**What you are asked to do**: For this exercise, write out exactly, and only, the lines running from the line that contains "for piece in" through the line that contains "bpy.context.view_layer.update()".

========

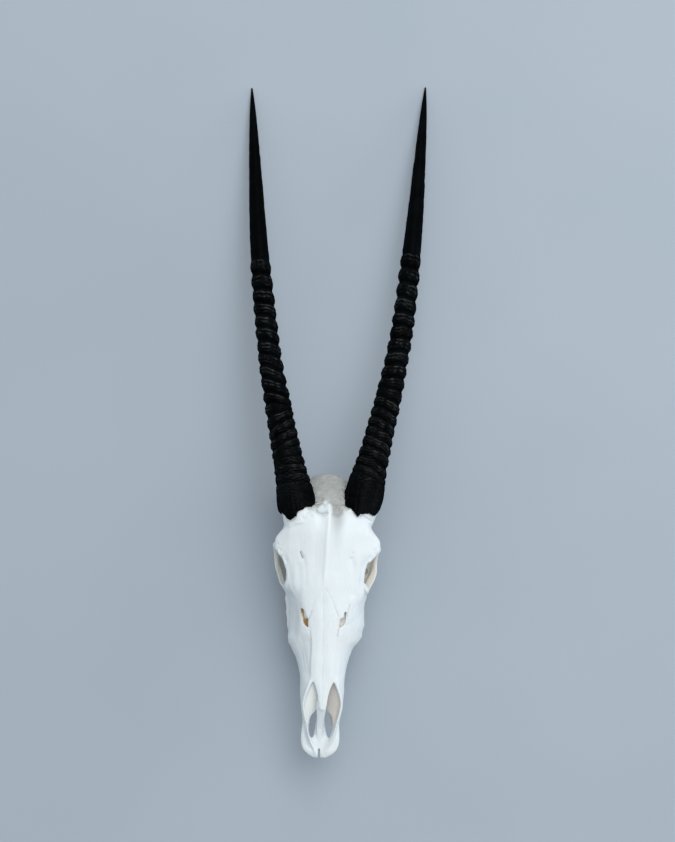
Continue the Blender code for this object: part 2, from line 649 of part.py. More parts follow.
def horn(slide, tip_lift):
    """Left horn sheath: ringed for its lower part, smooth and pointed above, hollow at its foot."""
    base, run = horn_frame(slide)
    route = np.asarray(HORN_ROUTE, float) + np.asarray(run) * slide
    knots = lengths_along(route)
    route[:, 2] += tip_lift * (knots / knots[-1]) ** 2
    crests = [FIRST_RING + RING_PITCH * k + RING_PITCH_GROWTH * k * k for k in range(RING_COUNT)]
    stations = list(COLLAR_STATIONS)
    for before, after in zip(crests, crests[1:]):
        stations += [before, (before + after) / 2]
    stations += [crests[-1], crests[-1] + SMOOTH_AFTER_LAST_RING[0]]
    stations += list(np.linspace(crests[-1] + SMOOTH_AFTER_LAST_RING[1], knots[-1], SMOOTH_STATIONS))
    girth = through([g[0] for g in HORN_GIRTH], [g[1] for g in HORN_GIRTH], np.array(stations))
    turn = np.arange(HORN_SIDES) * math.tau / HORN_SIDES
    rings = []
    for number, (place, radius) in enumerate(zip(stations, girth)):
        here = through(knots, route, [place])[0]
        ahead = through(knots, route, [min(place + 1, knots[-1])])[0]
        behind = through(knots, route, [max(place - 1, 0)])[0]
        way = (ahead - behind) / np.linalg.norm(ahead - behind)
        across = np.cross((0, 0, 1), way)
        across /= np.linalg.norm(across)
        over = np.cross(way, across)
        ringed = FIRST_RING - 1 < place < crests[-1] + 1
        height = 0.0
        if ringed:
            crest = (number - len(COLLAR_STATIONS)) % 2 == 0
            height = RING_HEIGHT / 2 if crest else -RING_HEIGHT / 2
        slant = RING_SLANT if ringed else 0.0
        circle = np.outer(np.cos(turn), across) + np.outer(np.sin(turn), over)
        rings.append(here + circle * (radius + height) + np.outer(np.cos(turn) * radius * slant, way))
    body = loft("horn", rings)
    recess = rod("recess", base - run * 5, base + run * SOCKET_DEPTH, SOCKET_RADIUS, SOCKET_RADIUS)
    return combined(body, recess, overlapping=False)


def ground():
    """Block under the resting skull, which wears its two rear processes flat."""
    bpy.ops.mesh.primitive_cube_add(size=1)
    obj = bpy.context.active_object
    middle = Matrix.Translation((0, GROUND_BLOCK_ALONG, -GROUND_BLOCK[2] / 2))
    level = middle @ Matrix.Diagonal((*GROUND_BLOCK, 1))
    obj.data.transform(rest_matrix().inverted() @ level)
    return obj


def rest_matrix():
    """Turns the face frame onto the ground, nose to -Y, still in millimetres."""
    turn = Matrix.Rotation(REST_TILT, 4, "X")
    return Matrix.Translation((-MIDDLE_ACROSS, -MIDDLE_ALONG, REST_HEIGHT)) @ turn


def material(name, finish):
    """Plain surface of one colour and roughness."""
    colour, roughness = finish
    new = bpy.data.materials.new(name)
    new.use_nodes = True
    shader = new.node_tree.nodes["Principled BSDF"]
    shader.inputs["Base Color"].default_value = (*colour, 1)
    shader.inputs["Roughness"].default_value = roughness
    shader.inputs["Metallic"].default_value = 0
    return new


def placed(obj, name, finish, collection):
    """Puts a finished piece in the collection with its name and material."""
    for owner in list(obj.users_collection):
        owner.objects.unlink(obj)
    collection.objects.link(obj)
    obj.name = name
    obj.data.name = name
    obj.data.materials.clear()
    obj.data.materials.append(finish)
    obj.data.shade_smooth()
    return obj


def main():
    """Builds the skull."""
    for old in list(bpy.data.objects):
        bpy.data.objects.remove(old)
    group = bpy.data.collections.new("gemsbok_skull")
    bpy.context.scene.collection.children.link(group)
    solids = teeth()
    skull = cranium()
    left, right = on_each_side(horn, (LEFT_SLIDE, LEFT_TIP_LIFT), (RIGHT_SLIDE, RIGHT_TIP_LIFT))
    for tooth in solids:
        name = tooth.name
        twin = mirrored(tooth)
        placed(tooth, "left_" + name, material("left_" + name, TOOTH), group)
        placed(twin, "right_" + name, material("right_" + name, TOOTH), group)
    placed(skull, "cranium", material("bone", BONE), group)
    placed(left, "left_horn", material("left_horn_keratin", KERATIN), group)
    placed(right, "right_horn", material("right_horn_keratin", KERATIN), group)
    for piece in group.objects:
        piece.data.transform(Matrix.Scale(MM, 4) @ rest_matrix())


main()
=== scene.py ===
"""Gemsbok skull lying on its horn tips, with its bone, horn and teeth in full detail.

Everything is shaped in the face frame, in millimetres: X to the animal's left,
Y from the muzzle tip along the line of the nose to the back of the head, Z out
of the face. RestPose turns that frame onto the ground, in metres.
"""

import logging
import math
from dataclasses import dataclass, field
from enum import Enum

import bmesh
import bpy
import numpy as np
from mathutils import Matrix, Vector
from mathutils.bvhtree import BVHTree


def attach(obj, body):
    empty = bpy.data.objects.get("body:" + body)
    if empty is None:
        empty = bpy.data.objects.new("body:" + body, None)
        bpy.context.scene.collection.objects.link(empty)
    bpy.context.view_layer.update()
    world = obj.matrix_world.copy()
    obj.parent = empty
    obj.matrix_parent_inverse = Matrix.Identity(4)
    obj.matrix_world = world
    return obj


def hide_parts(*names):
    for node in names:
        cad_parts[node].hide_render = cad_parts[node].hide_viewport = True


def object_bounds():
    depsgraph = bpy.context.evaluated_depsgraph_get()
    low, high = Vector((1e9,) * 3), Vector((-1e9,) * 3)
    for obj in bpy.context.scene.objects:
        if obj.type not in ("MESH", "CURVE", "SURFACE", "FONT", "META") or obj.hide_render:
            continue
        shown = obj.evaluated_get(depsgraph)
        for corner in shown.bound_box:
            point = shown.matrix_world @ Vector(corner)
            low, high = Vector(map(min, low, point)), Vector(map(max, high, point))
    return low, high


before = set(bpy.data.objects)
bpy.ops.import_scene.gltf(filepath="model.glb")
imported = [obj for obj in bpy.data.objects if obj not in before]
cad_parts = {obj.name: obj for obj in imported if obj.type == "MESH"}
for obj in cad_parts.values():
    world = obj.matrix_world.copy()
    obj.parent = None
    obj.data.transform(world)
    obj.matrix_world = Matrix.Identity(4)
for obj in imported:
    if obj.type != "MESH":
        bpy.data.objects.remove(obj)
CAD_BOX = [list(map(float, corner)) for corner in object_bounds()]

MM = 0.001
TINY = 1e-9
UP = (0, 0, 1)
TOOTH_SLOPE = math.radians(18.5)
MUZZLE_ABOVE_TEETH = 12.0
BAR_SIDES = 14
ROD_SIDES = 40
LOG = logging.getLogger("gemsbok_skull")


class Side(Enum):
    """Side of the animal, as the sign of X."""

    LEFT = 1
    RIGHT = -1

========

**Final result**:
    for piece in group.objects:
        piece.data.transform(Matrix.Scale(MM, 4) @ rest_matrix())


main()
=== scene.py ===
"""Gemsbok skull lying on its horn tips, with its bone, horn and teeth in full detail.

Everything is shaped in the face frame, in millimetres: X to the animal's left,
Y from the muzzle tip along the line of the nose to the back of the head, Z out
of the face. RestPose turns that frame onto the ground, in metres.
"""

import logging
import math
from dataclasses import dataclass, field
from enum import Enum

import bmesh
import bpy
import numpy as np
from mathutils import Matrix, Vector
from mathutils.bvhtree import BVHTree


def attach(obj, body):
    empty = bpy.data.objects.get("body:" + body)
    if empty is None:
        empty = bpy.data.objects.new("body:" + body, None)
        bpy.context.scene.collection.objects.link(empty)
    bpy.context.view_layer.update()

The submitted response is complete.